The title refers to the telephone exchange for the police. What’s really interesting is the use of television as a plot point. The Oasis has a large-screen set (did they make ‘em that big back then?) above the bar that cost $1400 (!), which must have seemed almost like science fiction to audiences of the time. Live TV news broadcasts are a staple of the hostage genre, but I haven’t seen it used in a film made this early.
Also ahead of its time is the narrative’s clash of old-fashioned police work, represented by Captain Keiver (Richard Rober), which wanted to send Wyckoff to the electric chair, and newfangled psychological profiling by Dr. Faron, whose testimony sent the killer to a life sentence in an asylum instead. It’s evident which side the movie sides with.

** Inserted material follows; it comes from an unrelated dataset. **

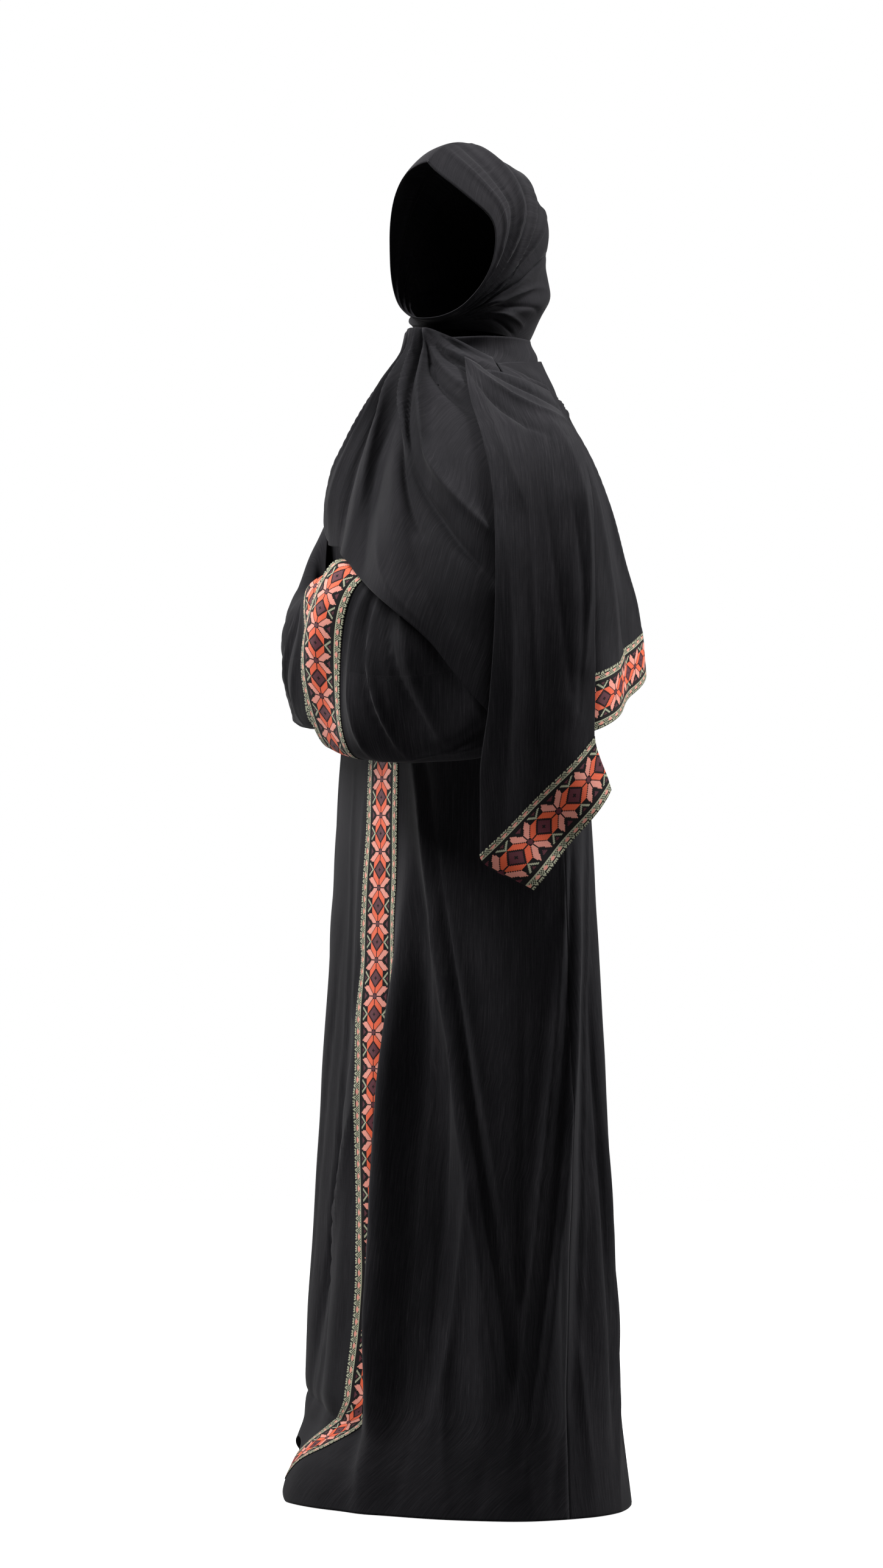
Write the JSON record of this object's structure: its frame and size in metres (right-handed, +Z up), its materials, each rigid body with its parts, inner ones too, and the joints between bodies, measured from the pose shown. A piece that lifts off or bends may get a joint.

Better known for bland nice-guy roles, such as veterinarian Marsh Tracy on the TV series DAKTARI, Thompson is flat as a board and almost as expressive. There’s nothing wrong with his decision to underplay a crazy killer, but he’s barely there, which also describes Mayer’s direction.
Be on the lookout for glimpses of Barbara Billingsley (LEAVE IT TO BEAVER), Paul Picerni (HOUSE OF WAX), Frank Cady (GREEN ACRES), and 29-year-old William Conrad (CANNON) as a bartender named Chuckles.